One of the privileges of this job is receiving letters from people in our community letting us know what they care about and what’s important to them. Over summer, I was very pleased to receive a letter from Elle, who is an eight-year-old young woman living in Heidelberg in my electorate. Elle wrote to me about how she’d noticed that the pedestrian crossing lights in the area where she lives have only men on them, and Elle suggested to me that that should change so that there were men and women on the lights. Elle, I think it is an excellent suggestion. I will do all I can to take that up and push it along.

But I did want to reflect a bit on the broader piece that you have picked up on there—that you saw only men on the lights. The fact is that, for too many young girls in our community, when they look around, they see symbols of men—they see that the representation does not look like them. So, Elle, I want to tell you: as well as trying to get the lights changed, I want to try to get the broader piece changed as well. I want you to grow up in a world where you have all the opportunities that the boys you are growing up with do. I want you to grow up in a world that is fairer, and I want you to grow up in a world where you are safe.

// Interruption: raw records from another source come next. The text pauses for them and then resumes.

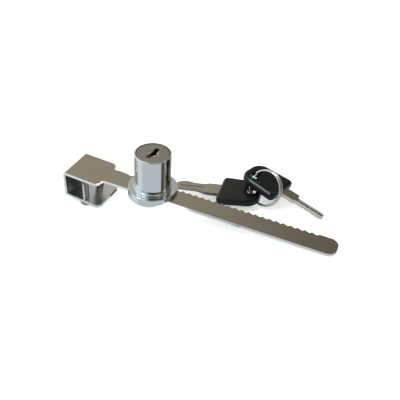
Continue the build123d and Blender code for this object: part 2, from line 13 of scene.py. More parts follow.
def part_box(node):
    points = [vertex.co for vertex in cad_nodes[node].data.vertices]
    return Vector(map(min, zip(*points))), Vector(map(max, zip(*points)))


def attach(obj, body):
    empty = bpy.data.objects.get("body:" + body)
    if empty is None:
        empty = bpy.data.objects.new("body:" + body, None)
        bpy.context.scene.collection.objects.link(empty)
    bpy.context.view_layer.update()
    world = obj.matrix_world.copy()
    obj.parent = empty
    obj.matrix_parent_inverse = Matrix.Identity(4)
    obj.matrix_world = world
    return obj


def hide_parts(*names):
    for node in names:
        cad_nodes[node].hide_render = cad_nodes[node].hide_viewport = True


bl_info = {
    "name": "Ratchet Showcase Lock",
    "version": (1, 0, 0),
    "blender": (4, 5, 0),
    "location": "View3D > Sidebar > Showcase Lock",
    "description": "Builds the looks of a sliding glass door ratchet lock around its CAD frame",
    "category": "Object",
}

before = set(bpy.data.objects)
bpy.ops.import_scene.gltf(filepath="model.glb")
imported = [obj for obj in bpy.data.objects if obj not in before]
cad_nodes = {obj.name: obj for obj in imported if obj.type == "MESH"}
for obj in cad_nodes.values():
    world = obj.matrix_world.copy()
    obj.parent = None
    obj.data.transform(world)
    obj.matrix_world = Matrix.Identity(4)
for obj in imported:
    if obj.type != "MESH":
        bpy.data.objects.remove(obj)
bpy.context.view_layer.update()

MM = 0.001


# Sizes and colours that a user would change

def colour(name, description, default):
    """A colour property with the usual limits."""
    return FloatVectorProperty(
        name=name, description=description, subtype="COLOR", size=3, min=0.0, max=1.0, default=default
    )


def metres(name, description, default):
    """A length property, with its default in metres."""
    return FloatProperty(
        name=name, description=description, subtype="DISTANCE", unit="LENGTH", default=default
    )


class LockFinishSettings(bpy.types.PropertyGroup):
    """Colours and sheen of the lock's finishes"""

    nickel: colour("Nickel", "Flat faces of the nickel-plated strip", (0.51, 0.46, 0.385))
    sheared: colour("Sheared edge", "Bright sheared edges of the strip", (0.86, 0.85, 0.83))
    # Inside is no plating: a brighter, cooler colour painted inside the hook and on undersides as reflected
    # light
    inside: colour("Inside", "Cooler plating on the undersides and inside the hook", (0.80, 0.81, 0.82))
    chrome: colour("Chrome", "Chrome plating of the lock body", (0.80, 0.815, 0.83))
    plug: colour("Plug", "Satin face of the plug", (0.43, 0.40, 0.352))
    zinc: colour("Zinc", "Zinc-plated screws and pin", (0.66, 0.665, 0.67))
    # Thread: the zinc darkened as painted shade, for the screws that stand in the hook's shade
    thread: colour("Thread", "Dark rolled threads of the clamp screws", (0.40, 0.385, 0.365))
    spring: colour("Spring steel", "Springs and clip", (0.42, 0.42, 0.43))
    brass: colour("Brass", "Stamped wafers", (0.72, 0.54, 0.27))
    rubber: colour("Soft tip", "Buttons on the clamp screws", (0.018, 0.018, 0.018))
    key_steel: colour("Key blank", "Nickel-plated key blades", (0.50, 0.47, 0.42))
    plastic: colour("Key head", "Moulded key heads", (0.0035, 0.0042, 0.0040))
    ring: colour("Ring", "Bright wire of the split ring", (0.78, 0.775, 0.76))
    grain: FloatProperty(
        name="Grain", description="How far the rolling grain darkens the metal",
        default=0.35, min=0.0, max=1.0,
    )
    wear: FloatProperty(
        name="Edge wear", description="How far edges are rubbed bright", default=0.5, min=0.0, max=1.0
    )


class LockStageSettings(bpy.types.PropertyGroup):
    """Light and floor"""

    floor_height: metres("Floor height", "Height of the floor under the barrel", -0.01107)
    floor_slope: FloatProperty(
        name="Floor slope", description="Rise of the floor towards the bar's tip, which lies on it",
        subtype="ANGLE", unit="ROTATION", default=radians(6.98),
    )
    key_light: FloatProperty(name="Key light", description="Power of the large lamp", default=2.2, min=0.0)
    ambient: FloatProperty(name="Ambient", description="Strength of the world's light", default=0.62, min=0.0)
    floor_glow: FloatProperty(name="Floor glow", description="The floor's own light", default=0.47, min=0.0)


class LockPartSettings(bpy.types.PropertyGroup):
    """Sizes of the pieces that are modelled here"""

    thread_pitch: metres("Thread pitch", "Pitch of the clamp screws' thread", 0.0007)
    thread_depth: metres("Thread depth", "Depth of the clamp screws' thread", 0.00038)
    edge_round: metres("Edge rounding", "Radius at which edges catch the light", 0.00016)


# Shader node groups shared by several finishes

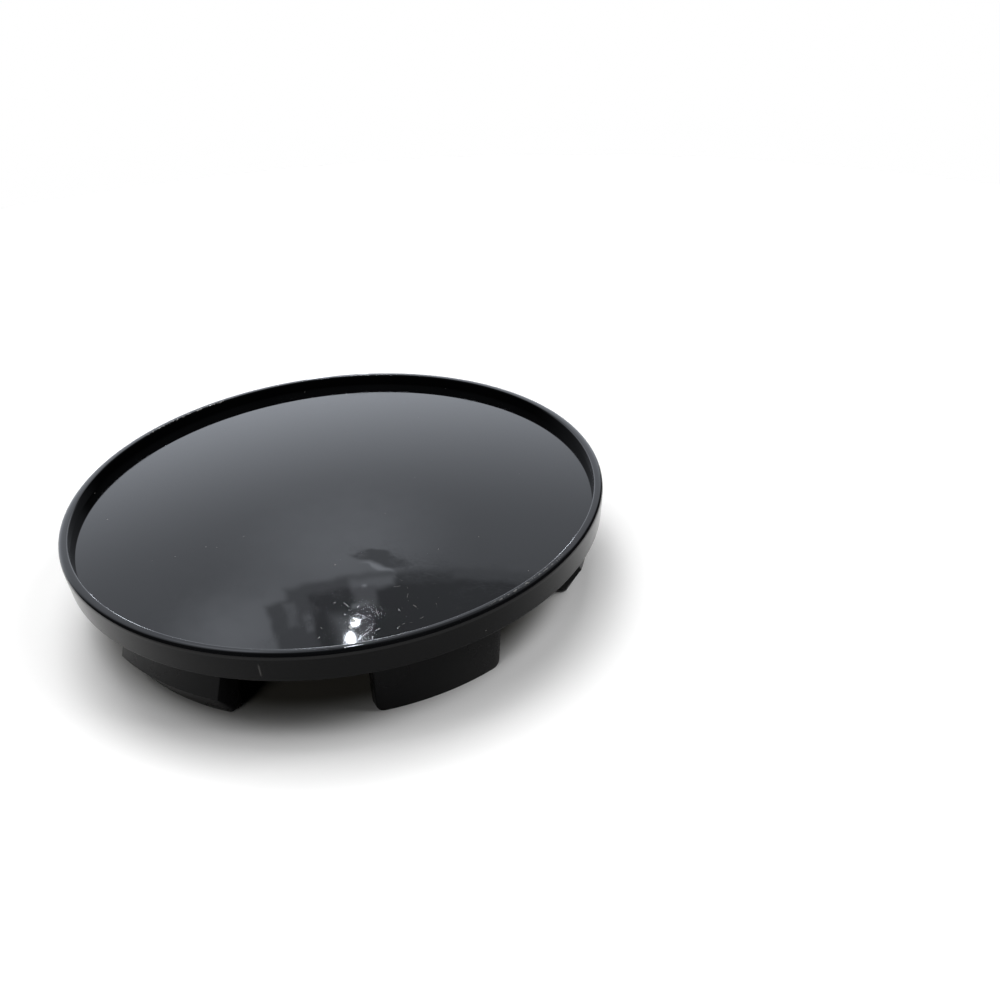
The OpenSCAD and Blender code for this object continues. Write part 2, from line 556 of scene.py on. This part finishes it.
# Strength and height of the bump, and the shares in it of raised marks and of scratches
BUMP = 0.5
BUMP_HEIGHT = 0.02
MARK_RAISED = 0.5
SCRATCH_DEEP = 0.06
# Fine scratches: their directions in radians, length, spacing, full and solid half width
SCRATCH_TURNS = (0.3, 1.1, 1.9, 2.7)
SCRATCH_LENGTH = 2.4
SCRATCH_SPACING = 0.8
SCRATCH_W = 0.012
SCRATCH_SOLID_W = SCRATCH_W * 0.4
# Their patches: size, and the noise over which they set in
SCRATCH_PATCH = 4.0
SCRATCHED = (0.42, 0.62)
# Stretches of the rim painted pale: the first is wear, the other three are painted highlights, the lamps'
# glints on the rim's edge.
# Bearing from +X and half length in degrees, radius and how marked they are
WORN_AND_GLINT_STRETCHES = (
    (141, 15, CAP_R - 0.8, 1.0),
    # Painted highlights, not wear: the lamps' glints on the rim's edge
    (-41, 12, CAP_R - 0.55, 0.45),
    (92, 4, CAP_R - 0.2, 0.8),
    (-77, 11, CAP_R - 0.92, 1.3),
)
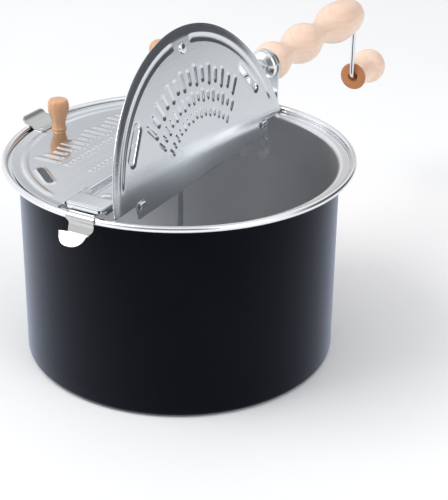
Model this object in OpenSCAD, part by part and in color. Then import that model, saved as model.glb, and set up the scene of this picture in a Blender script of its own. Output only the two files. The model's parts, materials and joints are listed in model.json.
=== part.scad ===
// Stovetop popcorn maker: a lidded pot whose crank drives a stirrer through bevel gears.
// Origin at the centre of the pot's underside. +X runs along the handle, +Z is up.

/* [Pot] */
// Radius of the circle that the rolled rim bead follows
rim_r = 124; // [115:1:150]
// Radius of the rolled rim bead's own section
bead_r = 2.3; // [2:0.1:3]
// Height of the rim bead's centre above the standing surface
rim_z = 148.2; // [120:1:190]
// Width of the flat ledge between the wall and the bead's centre
ledge_w = 9.5; // [8:0.5:14]
// Wall thickness of the pot
wall_t = 1.2; // [0.8:0.1:2]
// Floor thickness of the pot
floor_t = 2; // [1.2:0.1:4]
// Outside radius between floor and wall
base_fillet = 4; // [3:0.5:12]

/* [Lid] */
// Sheet thickness of the half-lids
lid_t = 0.7; // [0.5:0.1:1]
// Gap between the half-lid's round edge and the bead
lid_edge_gap = 2.4; // [1.6:0.2:5]
// Angle at which the right half-lid stands open
open_angle = 104; // [90:1:106]
// Distance of each hinge hook from the middle of the bridge
hook_x = 86; // [70:0.5:92]
// Width of each hinge hook
hook_w = 6; // [4:0.5:10]
// Distance of the lid knobs from the pot's axis
lid_knob_r = 105; // [90:1:108]
// Height of the lid knobs
lid_knob_h = 23; // [18:1:26]
// Largest diameter of the lid knobs
lid_knob_d = 15.8; // [12:0.2:16]
// Length of the steam slots
slot_l = 28; // [15:1:34]
// Width of the steam slots
slot_w = 5.5; // [3:0.5:6]
// Width of the catch on the left half-lid
catch_w = 26; // [15:1:32]

/* [Bridge] */
// Height of the bridge's top above the bead's centre
bridge_rise = 7; // [6.6:0.1:9]
// Width of the fixed bridge across the pot
bridge_w = 28; // [26:1:34]
// Sheet thickness of the bridge
bridge_t = 0.9; // [0.8:0.1:1.2]
// Height of the bridge's folded sides
bridge_side = 4.4; // [3.2:0.1:4.4]
// Width of the front clip
clip_w = 21.5; // [16:0.5:26]
// Sheet thickness of the front clip
clip_t = 0.8; // [0.6:0.1:1]
// How far below the bead's centre the clip's finger lobe reaches
clip_drop = 17; // [14:1:22]

/* [Handle and crank] */
// Length of the wooden handle
handle_l = 164; // [130:1:200]
// Largest diameter of the wooden handle
handle_d = 34; // [28:1:38]
// Height of the handle's axis above the bead's centre
handle_rise = 29.8; // [27:0.2:38]
// Diameter of the crank rod
rod_d = 4; // [3.5:0.1:5]
// Length of the crank's arm, axis to axis
arm_l = 61; // [45:1:80]
// Length of the crank knob
crank_knob_l = 50; // [40:1:60]
// Diameter of the crank knob's ball
crank_knob_d = 31; // [26:1:36]

/* [Gears and stirrer] */
// Teeth on the bevel pinion
pinion_teeth = 12; // [12:4:16]
// Teeth on the bevel gear
gear_teeth = 18; // [18:6:24]
// Size of a gear tooth: pitch diameter over teeth
gear_module = 0.9; // [0.7:0.05:1]
// Diameter of the stirrer shaft
shaft_d = 5; // [4:0.5:7]
// Diameter of the stirring wire
wire_d = 3; // [2:0.5:4]
// Reach of the stirring wires from the shaft's axis
wire_reach = 106; // [80:1:107]

/* [Hidden] */

round_fn = 96;      // large turned shapes
fine_fn = 40;       // small round shapes
eps = 0.01;         // overlap that joins two shapes into one
air = 0.3;          // gap between pieces that move past each other
run = 0.05;         // radial clearance of a running fit

// Pot levels
body_r = rim_r - ledge_w;
ledge_top = rim_z - bead_r + 0.6;
shoulder_r = 2;
inner_fillet = base_fillet - 1;

// Lid levels, and the hinge line that each half's hooks turn on
lid_r = rim_r - bead_r - lid_edge_gap;
lid_z = ledge_top + air;
lid_top = lid_z + lid_t;
bar_half = 1.1;
hook_inner = 1.8;
hook_t = 0.8;
hook_outer = hook_inner + hook_t;
hinge_y = bridge_w / 2 + 8;
hinge_z = lid_z + lid_t / 2;
edge_gap = 0.6;
catch_t = 0.8;
catch_rivet_r = 1.4;
hook_end = -150;
relief_x = hook_x + 6;
slot_angle = 52;
slot_r = lid_r - 19.8;
groove_r = lid_r - 9;
groove_w = 3.6;
groove_h = 0.6;
groove_from = 7;
groove_to = 66;

// Bridge levels
strap_top = rim_z + bead_r + air + clip_t;
bridge_top = rim_z + bridge_rise;
bridge_end = rim_r - 2;
wall_end = bridge_end - 5;
pan_w = 20;
pan_floor = strap_top;
lip_drop = bridge_top - strap_top - bridge_t;
lip_inset = 2.2;
pan_from = 22;
pan_to = rim_r - 20;
tongue_w = 16;
clip_rivet_x = -pan_to + 9.5;
leaf_back = clip_rivet_x + 9;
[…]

That is something that our government is very much focused on. We are a government that is doing the piece that changes what people see. We have women in positions of power. We have many female leaders, leading across the spectrum in our government. We have many female MPs in this place. And that is important for girls like Elle and other girls in our community. We are doing the work that sits behind that as well to make sure that this is a fairer community for all. We are working to overcome some of those inequalities, those imbalances, that continue to make it an unfair and unjust place for women in Australia at the moment.

I want to highlight some of the important work we are doing. We are reforming paid parental leave. This will be a really significant change in our community, making it easier for men and women to share caring responsibilities from the very beginning, changing that gender balance that we set up from the very start of a child’s life. We are introducing cheaper child care for 96 per cent of Australian families, including 6,600 in my community of Jagajaga. I know this will be a big benefit for working families, particularly for working women in our community. We are working to close gender gaps—the gender pay gap and the fact that women disproportionately shoulder unpaid work and caring responsibilities. Our National Plan to End Violence against Women and Children has the ambitious goal of ending violence within one generation. It is ambitious, but it is so important because what we have at the moment is unacceptable. Too many women and children are still unsafe. We are providing significant funding for housing, including to support older women at risk of homelessness, and we are doing a lot to fix women’s health and to end medical misogyny.

It’s a huge list. There is a lot to be done, but, Elle, I want to let you know that we are committed to it. Thank you for writing to me.